— start of Provided material —

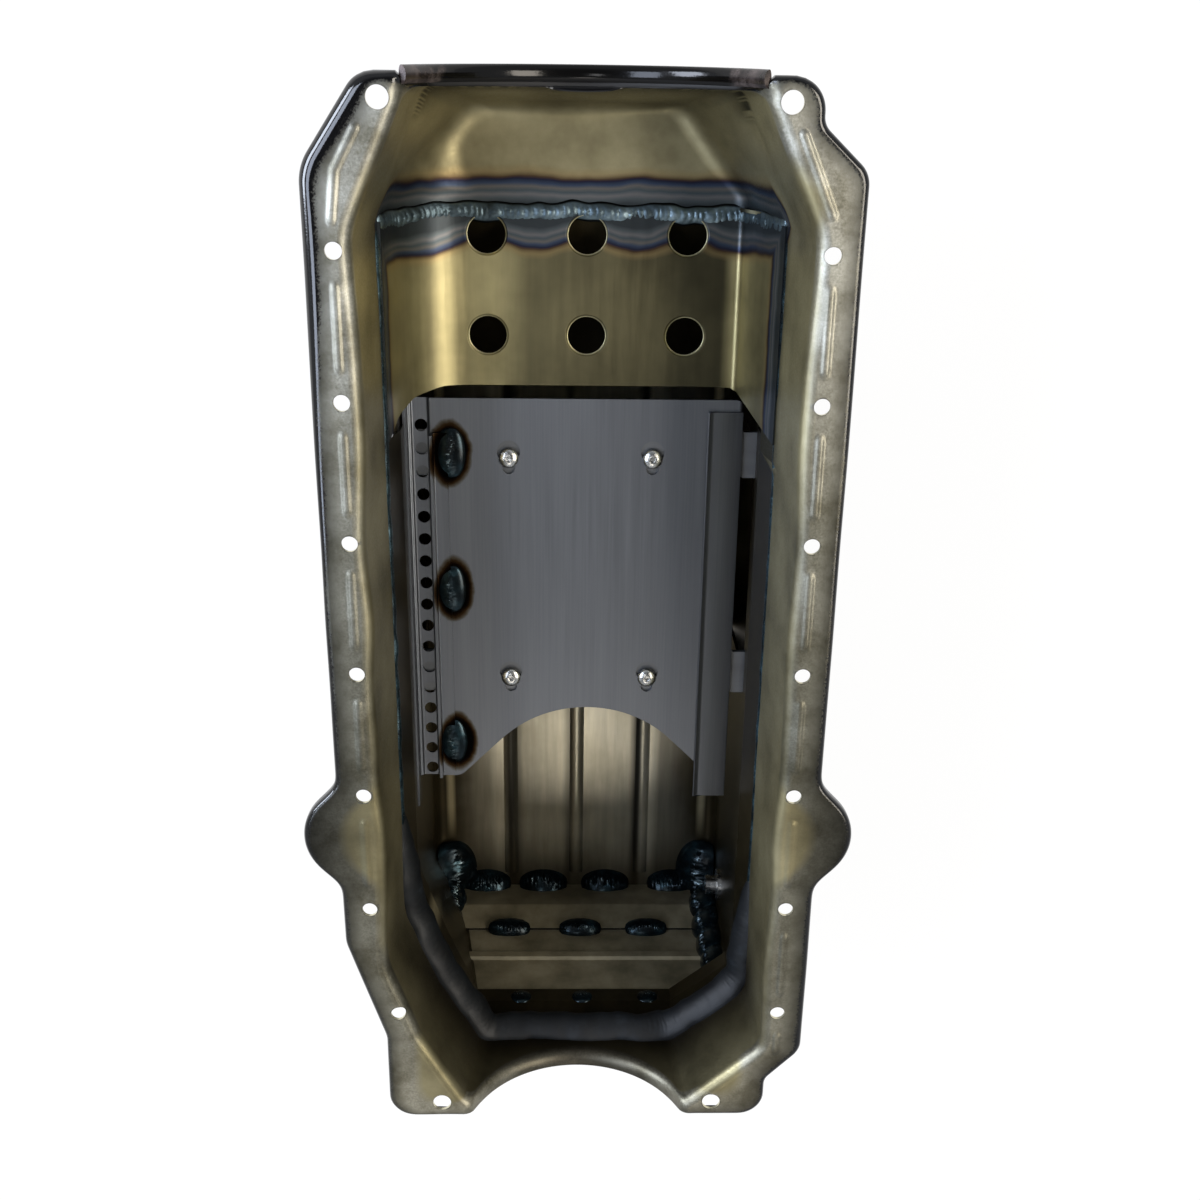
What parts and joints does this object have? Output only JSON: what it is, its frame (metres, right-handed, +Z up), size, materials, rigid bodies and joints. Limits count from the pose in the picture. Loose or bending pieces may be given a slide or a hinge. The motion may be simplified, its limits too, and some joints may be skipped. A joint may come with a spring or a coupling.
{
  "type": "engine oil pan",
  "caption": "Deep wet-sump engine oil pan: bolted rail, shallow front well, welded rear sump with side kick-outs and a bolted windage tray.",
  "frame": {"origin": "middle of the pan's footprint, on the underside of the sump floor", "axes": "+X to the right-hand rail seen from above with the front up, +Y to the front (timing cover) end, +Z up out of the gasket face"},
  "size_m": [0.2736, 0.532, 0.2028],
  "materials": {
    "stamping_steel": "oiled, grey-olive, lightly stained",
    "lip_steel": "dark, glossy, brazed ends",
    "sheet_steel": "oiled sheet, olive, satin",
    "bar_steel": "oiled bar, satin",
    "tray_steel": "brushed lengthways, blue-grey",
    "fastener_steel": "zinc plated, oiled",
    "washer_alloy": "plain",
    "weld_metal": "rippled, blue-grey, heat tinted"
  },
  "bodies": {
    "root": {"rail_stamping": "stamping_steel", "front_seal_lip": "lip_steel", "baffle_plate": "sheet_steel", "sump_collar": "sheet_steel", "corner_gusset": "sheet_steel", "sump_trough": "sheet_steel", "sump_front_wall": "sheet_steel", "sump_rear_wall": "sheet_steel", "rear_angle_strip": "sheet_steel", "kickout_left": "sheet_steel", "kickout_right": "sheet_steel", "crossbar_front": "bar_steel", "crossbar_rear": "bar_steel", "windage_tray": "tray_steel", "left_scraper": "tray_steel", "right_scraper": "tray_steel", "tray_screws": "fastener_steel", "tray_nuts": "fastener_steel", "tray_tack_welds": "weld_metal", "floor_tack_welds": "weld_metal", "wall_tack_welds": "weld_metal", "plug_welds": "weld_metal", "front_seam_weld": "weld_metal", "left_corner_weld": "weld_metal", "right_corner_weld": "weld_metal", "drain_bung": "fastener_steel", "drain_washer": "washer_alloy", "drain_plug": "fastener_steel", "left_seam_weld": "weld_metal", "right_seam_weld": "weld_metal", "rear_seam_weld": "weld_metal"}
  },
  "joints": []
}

— end of Provided material —

• _The exercise_
Select from the material above each line in which the string "bodies" appears, and list those lines.

• _Solution_
What parts and joints does this object have? Output only JSON: what it is, its frame (metres, right-handed, +Z up), size, materials, rigid bodies and joints. Limits count from the pose in the picture. Loose or bending pieces may be given a slide or a hinge. The motion may be simplified, its limits too, and some joints may be skipped. A joint may come with a spring or a coupling.
  "bodies": {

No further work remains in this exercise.